According to legend, King Duttabaung [my] of Sri Ksetra attacked and conquered Beikthano and took the ruler Queen Panhtwar as his queen. She wanted her kingdom back. So every day, she makes the King lose power in some way as much as she can. The king had a powerful magic mole in the middle of his forehead, and it was recorded by the late people as "Three-Eyed Duttabaung".[5][6]

Therefore, one day, she offered a face-cloth to Duttabaung. Really it was the lower end of her htamein. His spears and blades are no longer blight. The King used it and lost his magic mole and glory. Many subordinate kings rebelled against Duttabaung when they realized that Duttabaung was low in power. The king himself suppressed the rebellions, but couldn't fight back the enemy as he had lost his glory and had to flee. While he was​ fleeing, it started raining, and he hid under the shape of a large tayaw tree that was surrounded by branches of kin-pun. The tayaw kin-pub sap fell on the king's hair, the spear in his hand immediately became bright and his magic mole reappeared. The king strongly believed that the tayaw and kin-pun trees had the power to increase his glory. Since then successive Burmese kings used to wash their heads with tayaw-kinpun.[5]

In popular culture

  • On the last day of the Burmese new year, Burmese washing the head with the tayaw kin-pun.
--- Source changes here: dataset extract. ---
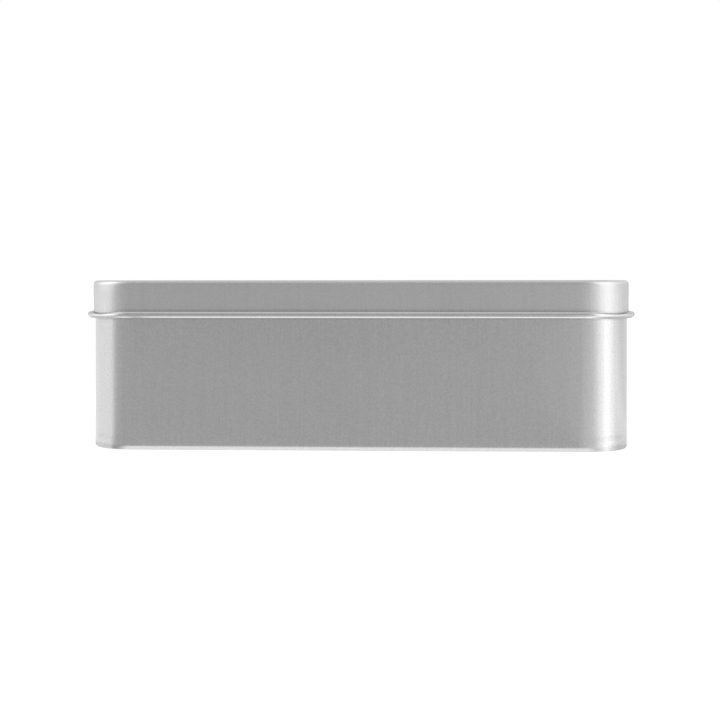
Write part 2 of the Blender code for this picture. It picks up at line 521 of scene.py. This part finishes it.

They wash their heads to mark the new year so that the impurities from the old year will not come.[7][8]
  • On 13 April 2021, in the aftermath of the 2021 Myanmar coup d'état, female activists from the Mya Taung strike column, against the military dictatorship with the "Tayaw kin-pun strike movement".[9]

References

  1. ^ "မှေးမှိန်လာနေတဲ့ တရော်ကင်ပွန်းသုံးစွဲခြင်း အလေ့အထ". The Myanmar Times. 31 August 2019.
  2. ^ "Soap Nut (ကင်ပွန်းသီး)". Hello Sayarwon (in Burmese). 25 September 2017.
  3. ^ "Myanmar Shampoo". www.myanmars.net. 13 November 2018.
  4. ^ "Yan Win (Taung Da Gar) – Myanmar Shampoo". THIT HTOO LWIN (Daily News). 16 April 2011.
  5. ^ a b "ဆေးဖက်ဝင်အပင်များနှင့် အဓိကပျောက်ကင်းနိုင်သောရောဂါများ". Myawawady News.
  6. ^ "တရော်ကင်းပွန်းဖြစ်လာပုံ". Ayeyar Myay. 12 July 2020.
  7. ^ "နှစ်ဆန်းတစ်ရက်နေ့". Eleven Media Group (in Burmese). 17 April 2019.
  8. ^ "မြန်မာရိုးရာ အတာနှစ်ကူး ခေါင်းဆေးမင်္ဂလာ". DVB. 14 April 2021.
  9. ^ "စစ်အာဏာရှင်ကို တရော်ကင်ပွန်းနှင့် တော်လှန်သည့် မန္တလေး". Mizzima. 14 April 2021.